Fundamentally, however, there is no "precise test or talismanic phrase" with which to determine whether a foreign corporation is to be considered as doing business In Illinois; rather, the "facts unique to each case" furnish the decisive criteria. (Maunder, 102 Ill. 2d at 350-51, 466 N.E.2d at 221.) The complex of facts here makes it, in our view, consonant with both "traditional notions of fair play and substantial Justice" and "the fair and orderly administration of the laws" (see Maunder, 102 Ill. 2d at 352, 466 N.E.2d at 222) to subject Bynum to the circuit court's jurisdiction in this case. Our decision also comports with the Federal due process standard of minimum jurisdictional contacts. See Maunder, 102 Ill. 2d at 348, 466 N.E.2d at 220; International Shoe Co. v. Washington (1945), 326 U.S. 310, 90 L. Ed. 95, 66 S. Ct. 154.

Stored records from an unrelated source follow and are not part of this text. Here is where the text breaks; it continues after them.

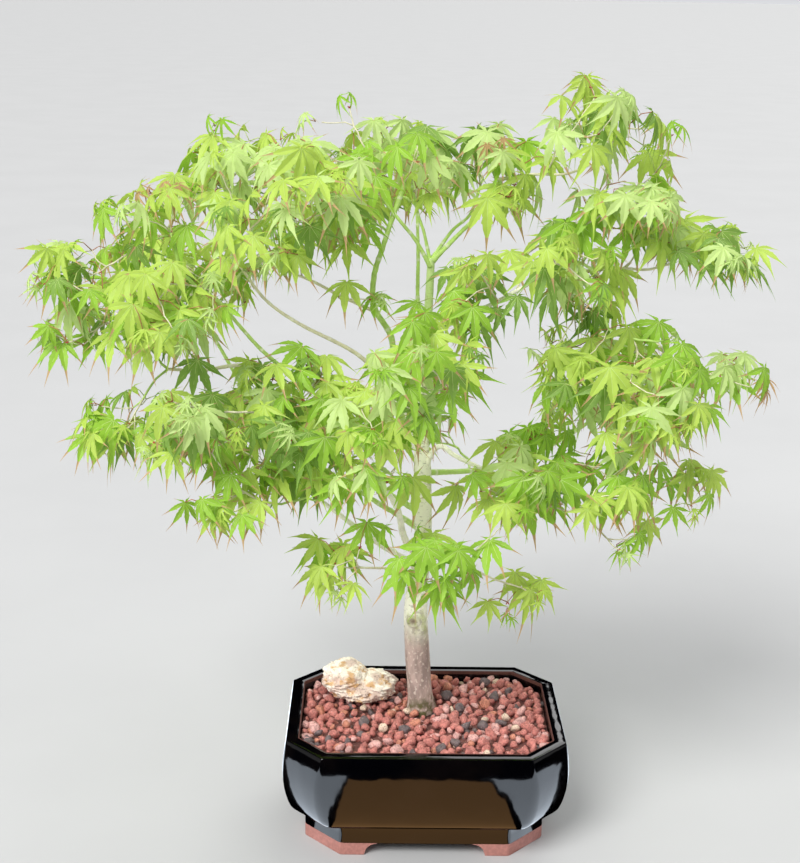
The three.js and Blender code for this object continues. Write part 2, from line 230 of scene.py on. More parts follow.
class MapleGravelSettings(bpy.types.PropertyGroup):
    red: colour_setting("Red", "Most of the lava grains", 204, 128, 118)
    pink: colour_setting("Pink", "Paler lava grains", 230, 176, 168)
    orange: colour_setting("Orange", "Brighter lava grains", 212, 140, 116)
    dark: colour_setting("Dark", "Dark grey lava grains", 118, 104, 104)
    cream: colour_setting("Cream", "Few pale grains", 232, 204, 180)
    grain: length_setting("Grain", "Usual width of a grain", 13.2)


class MapleStoneSettings(bpy.types.PropertyGroup):
    pale: colour_setting("Pale edges", "Worn edges of the stone", 250, 240, 222)
    pink: colour_setting("Porous face", "Pitted faces of the stone", 218, 194, 178)
    ochre: colour_setting("Ochre", "Stained hollows of the stone", 206, 158, 100)


class MapleWoodSettings(bpy.types.PropertyGroup):
    old: colour_setting("Old bark", "Foot of the trunk", 192, 168, 157)
    cream: colour_setting("Pale bark", "Upper trunk and older boughs", 252, 250, 226)
    green: colour_setting("Green bark", "Young boughs", 194, 226, 122)
    tan: colour_setting("Tan bark", "Thin boughs and twigs", 230, 222, 190)
    tip: length_setting("Twig tip", "Radius of the thinnest twigs", 0.62)
    relief: length_setting("Relief", "Height of the trunk's bark relief", 0.55)


class MapleLeafSettings(bpy.types.PropertyGroup):
    lime: colour_setting("Lime", "Bright leaves", 190, 217, 96)
    green: colour_setting("Green", "Mid green leaves", 158, 202, 70)
    pale: colour_setting("Pale", "Young, pale leaves", 202, 226, 142)
    # painted shade: the deep tone is a darker copy of the leaf greens for leaves in shade
    deep: colour_setting("Deep", "Shaded leaves", 136, 172, 78)
    bronze: colour_setting("Bronze", "Bronze leaves and leaf tips", 198, 164, 118)
    rib: colour_setting("Ribs", "Pale ribs of the lobes", 206, 228, 140)
    length: length_setting("Leaf length", "Length of the middle lobe of a grown leaf", 39)
    spacing: length_setting("Bud spacing", "Least distance between two leaf-bearing nodes", 34)
    seed: IntProperty(name="Seed", description="Seed of the branching rule", default=11, min=0)
    glow: share_setting("Light through", "Share of light that passes through a leaf", 0.34)


class MapleStageSettings(bpy.types.PropertyGroup):
    floor: colour_setting("Floor", "Plain pale floor", 180, 180, 179)
    air: share_setting("Soft light", "Strength of the light from all round", 0.82)


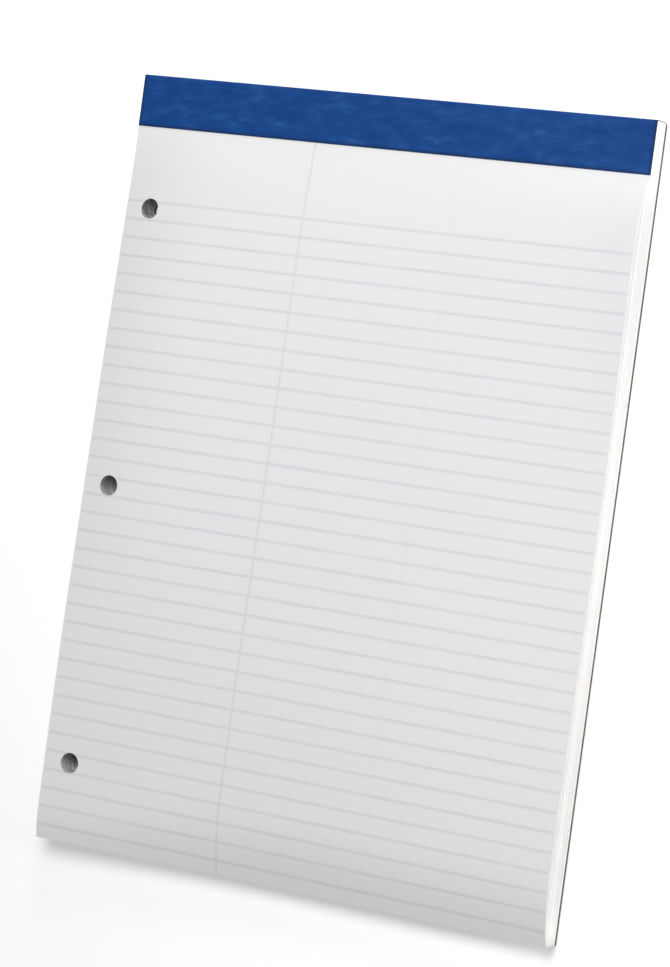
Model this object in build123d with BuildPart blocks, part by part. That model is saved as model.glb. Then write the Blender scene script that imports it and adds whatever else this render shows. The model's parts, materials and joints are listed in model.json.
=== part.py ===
from build123d import *
import os

# A three-hole punched writing pad, lying on its chipboard back.
# +X is the pad's right, +Y its bound head and +Z the way the top sheet faces.
# The origin is on the surface that the pad lies on, under the middle of the pad.

# ---- Driving dimensions, in millimetres ----

# The bound pad, trimmed flush on all four sides
pad_width = 215.9
pad_length = 298.45
head_thickness = 9.4

# Chipboard back
board_thickness = 1.5

# Binding strip: one strip folded over the head, glued to the top sheet and to the board
strip_thickness = 0.25
front_flap = 20.0
back_flap = 20.0
front_fold_radius = 0.6
back_fold_radius = 2.0

# The loose sheets open out below the strip, swell and droop to the foot.
# Heights are above the surface that the pad lies on.
shoulder_past_strip = 42.0
shoulder_height = 12.0
middle_height = 13.3
crest_from_foot = 48.0
crest_height = 15.2
foot_height = 11.9
opening_slope = 0.2
droop_slope = 0.2

# Punched holes, centred along the part of the sheet that tears off below the stub
hole_radius = 3.95
hole_pitch = 107.95
hole_from_left = 11.5
hole_count = 3
stub_depth = 21.0

# Wire stitches through the stub, hidden under the strip
wire_diameter = 0.6
stitch_count = 3
stitch_pitch = 70.0
stitch_crown = 12.7
stitch_clinch = 4.0
stitch_bend_radius = 0.9
stitch_from_head = 9.5
stitch_clearance = 0.05

# ---- Places worked out from the driving dimensions ----

head_y = pad_length / 2
foot_y = -pad_length / 2

# The core is everything inside the binding strip
core_head_y = head_y - strip_thickness
core_top_z = head_thickness - strip_thickness
core_front_radius = front_fold_radius - strip_thickness
core_back_radius = back_fold_radius - strip_thickness
front_flap_y = head_y - front_flap
back_flap_y = head_y - back_flap

shoulder_y = front_flap_y - shoulder_past_strip
crest_y = foot_y + crest_from_foot
middle_y = (shoulder_y + crest_y) / 2

hole_x = hole_from_left - pad_width / 2
hole_middle_y = foot_y + (pad_length - stub_depth) / 2

# The wire lies sunk in the top sheet and in the board's back, flush with both
stitch_y = head_y - stitch_from_head
crown_z = core_top_z - wire_diameter / 2
clinch_z = strip_thickness + wire_diameter / 2
stitch_xs = [(i - (stitch_count - 1) / 2) * stitch_pitch for i in range(stitch_count)]


# ---- Side profiles, seen from the right: local x is +Y, local y is +Z ----

# The core, rounded at the head where the strip folds round it
with BuildSketch(Plane.YZ) as core_side:
    with BuildLine():
        FilletPolyline(
            (foot_y, core_top_z),
            (core_head_y, core_top_z),
            (core_head_y, strip_thickness),
            (foot_y, strip_thickness),
            radius=[core_front_radius, core_back_radius],
        )
        Line((foot_y, strip_thickness), (foot_y, core_top_z))
    make_face()

# The swell of the loose sheets, from the strip's lower edge to the foot
with BuildSketch(Plane.YZ) as loose_side:
    with BuildLine():
        Spline(
            (front_flap_y, core_top_z),
            (shoulder_y, shoulder_height),
            (middle_y, middle_height),
            (crest_y, crest_height),
            (foot_y, foot_height),
            tangents=[(-1, opening_slope), (-1, -droop_slope)],
        )
        Polyline(
            (foot_y, foot_height),
            (foot_y, board_thickness),
            (front_flap_y, board_thickness),
            (front_flap_y, core_top_z),
        )
    make_face()


def stitch_line(x):
    """The centre line of one wire stitch: two clinched ends, two legs and a crown."""
    half = stitch_crown / 2
    return FilletPolyline(
        (x - half + stitch_clinch, stitch_y, clinch_z),
        (x - half, stitch_y, clinch_z),
        (x - half, stitch_y, crown_z),
        (x + half, stitch_y, crown_z),
        (x + half, stitch_y, clinch_z),
        (x + half - stitch_clinch, stitch_y, clinch_z),
        radius=stitch_bend_radius,
    )


# ---- Wire stitches ----

with BuildPart() as staples:
    for x in stitch_xs:
        with BuildLine() as line:
            stitch_line(x)
        with BuildSketch(line.line ^ 0):
            Circle(wire_diameter / 2)
        sweep(path=line.line)
staples.part.label = "staples"

# The channels that the stitches make in the sheets and the board
with BuildPart() as channels:
    for x in stitch_xs:
        with BuildLine() as line:
            stitch_line(x)
        with BuildSketch(line.line ^ 0):
            Circle(wire_diameter / 2 + stitch_clearance)
        sweep(path=line.line)


def punch_holes():
    """Cut the column of punched holes through the piece being built."""
    with Locations((hole_x, hole_middle_y)):
        with GridLocations(0, hole_pitch, 1, hole_count):
            Hole(radius=hole_radius)


# ---- Sheets: the whole block of pages ----

with BuildPart() as sheets:
    with BuildSketch(Plane.YZ):
        add(core_side.sketch_local)
        with Locations((front_flap_y, board_thickness)):
            Rectangle(front_flap, core_top_z, align=(Align.MIN, Align.MIN), mode=Mode.INTERSECT)
        add(loose_side.sketch_local)
    extrude(amount=pad_width / 2, both=True)
    punch_holes()
    add(channels.part, mode=Mode.SUBTRACT)
sheets.part.label = "sheets"


# ---- Chipboard back, pressed thinner where the strip's back flap is glued to it ----

with BuildPart() as back_board:
    with BuildSketch(Plane.YZ):
        add(core_side.sketch_local)
        with Locations((back_flap_y, 0)):
            Rectangle(back_flap, board_thickness, align=(Align.MIN, Align.MIN), mode=Mode.INTERSECT)
        with Locations((foot_y, 0)):
            Rectangle(back_flap_y - foot_y, board_thickness, align=(Align.MIN, Align.MIN))
    extrude(amount=pad_width / 2, both=True)
    punch_holes()
    add(channels.part, mode=Mode.SUBTRACT)
back_board.part.label = "back_board"


# ---- Binding strip ----

with BuildPart() as binding_strip:
    with BuildSketch(Plane.YZ):
        with BuildLine():
            FilletPolyline(
                (front_flap_y, head_thickness),
                (head_y, head_thickness),
                (head_y, 0),
                (back_flap_y, 0),
                radius=[front_fold_radius, back_fold_radius],
            )
            offset(amount=strip_thickness, side=Side.RIGHT)
        make_face()
    extrude(amount=pad_width / 2, both=True)
binding_strip.part.label = "binding_strip"


# ---- One STEP file for each piece ----

os.makedirs("parts", exist_ok=True)
export_step(sheets.part, "parts/sheets.step")
export_step(back_board.part, "parts/back_board.step")
export_step(binding_strip.part, "parts/binding_strip.step")
export_step(staples.part, "parts/staples.step")
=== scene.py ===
import json
import math
import random

import bmesh
import bpy
from mathutils import Matrix, Vector, noise
from mathutils.bvhtree import BVHTree


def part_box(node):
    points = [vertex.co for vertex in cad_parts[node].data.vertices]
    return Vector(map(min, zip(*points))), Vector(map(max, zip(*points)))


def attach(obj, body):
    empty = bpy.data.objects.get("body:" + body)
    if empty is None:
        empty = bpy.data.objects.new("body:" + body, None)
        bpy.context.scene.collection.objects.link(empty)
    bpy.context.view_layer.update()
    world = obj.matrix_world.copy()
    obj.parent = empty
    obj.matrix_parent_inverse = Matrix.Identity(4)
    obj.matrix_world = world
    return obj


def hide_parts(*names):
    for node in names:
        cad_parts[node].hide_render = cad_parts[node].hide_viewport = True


# A three-hole punched writing pad on its chipboard back.
# Metres: +X is the pad's right, +Y its bound head and +Z the way the top sheet faces.

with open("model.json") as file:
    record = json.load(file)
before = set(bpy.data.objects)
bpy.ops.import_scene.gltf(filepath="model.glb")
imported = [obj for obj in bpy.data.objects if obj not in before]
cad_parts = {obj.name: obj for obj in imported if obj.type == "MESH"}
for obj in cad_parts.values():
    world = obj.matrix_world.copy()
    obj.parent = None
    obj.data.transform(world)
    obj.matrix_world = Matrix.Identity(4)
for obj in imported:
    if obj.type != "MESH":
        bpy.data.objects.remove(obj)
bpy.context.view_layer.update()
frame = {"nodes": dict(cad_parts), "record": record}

MM = 0.001

# Two small distances: what still counts as on an edge, and what is clear of it
hair = 0.001 * MM
just_inside = 0.01 * MM

# ---- The pad's own places, read from the frame ----

sheets_low, sheets_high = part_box("sheets")
strip_low, strip_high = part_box("binding_strip")
wire_low, wire_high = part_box("staples")
board_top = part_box("back_board")[1].z

half_width = sheets_high.x
head_y = strip_high.y
foot_y = sheets_low.y
flap_y = strip_low.y
flap_depth = head_y - flap_y
pad_length = head_y - foot_y

holes = [m for m in frame["record"]["mounts"] if m["kind"] == "bore"]
hole_radius = holes[0]["dims"]["r_mm"] * MM
hole_places = [(m["pos_m"][0], m["pos_m"][1]) for m in holes]
hole_x = hole_places[0][0]
hole_rows = sorted(y for x, y in hole_places)
middle_hole_y = hole_rows[1]
hole_pitch = hole_rows[1] - hole_rows[0]

# The three wire stitches through the stub
wire_radius = 0.3 * MM
wire_clearance = 0.05 * MM
stitch_half_crown = 6.35 * MM
stitch_pitch = 70 * MM
stitch_xs = (-stitch_pitch, 0.0, stitch_pitch)
stitch_y = (wire_low.y + wire_high.y) / 2

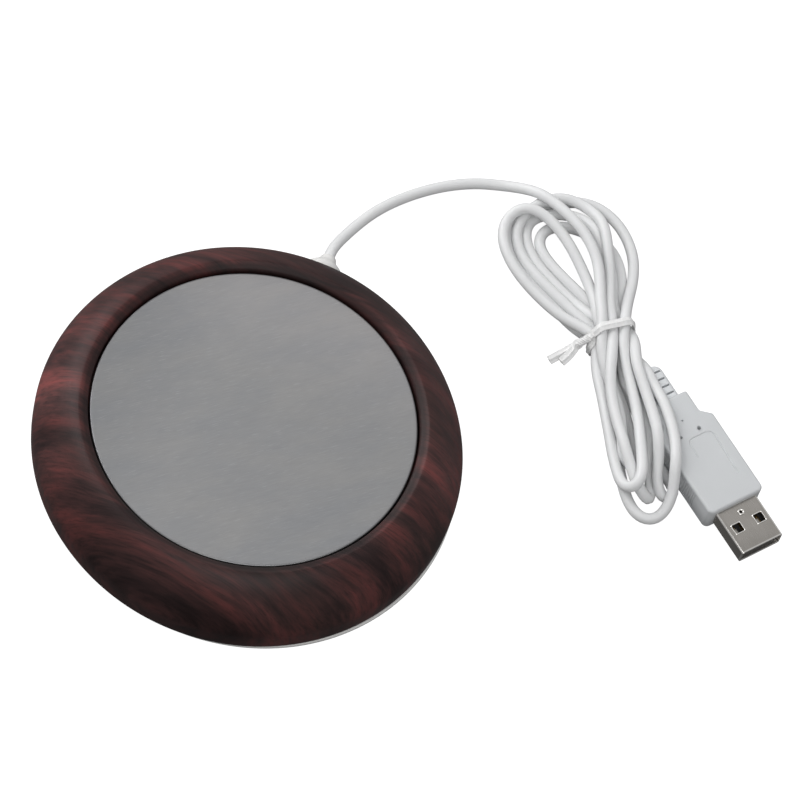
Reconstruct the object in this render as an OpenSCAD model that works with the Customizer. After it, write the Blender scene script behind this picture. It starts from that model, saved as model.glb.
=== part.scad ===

Though rejecting plaintiffs' contentions that Bynum's general appearances per se or Bynum's lack of opposition to the consolidation order can be sufficient basis for reversing the judgment that quashed service of summons, we hold that the facts and circumstances of record, coupled with interests of judicial economy, make it fair to consider Bynum as doing business in Illinois and thus subject to Illinois jurisdiction in this case. Because the circuit court's judgment was based on its determination that Bynum was not doing business here, we reverse the judgment and remand this cause to the circuit court of Cook County.

Reversed and remanded.


Reversed and remanded.


* This opinion was prepared and concurred in prior to the resignation of Justice Stamos from the court.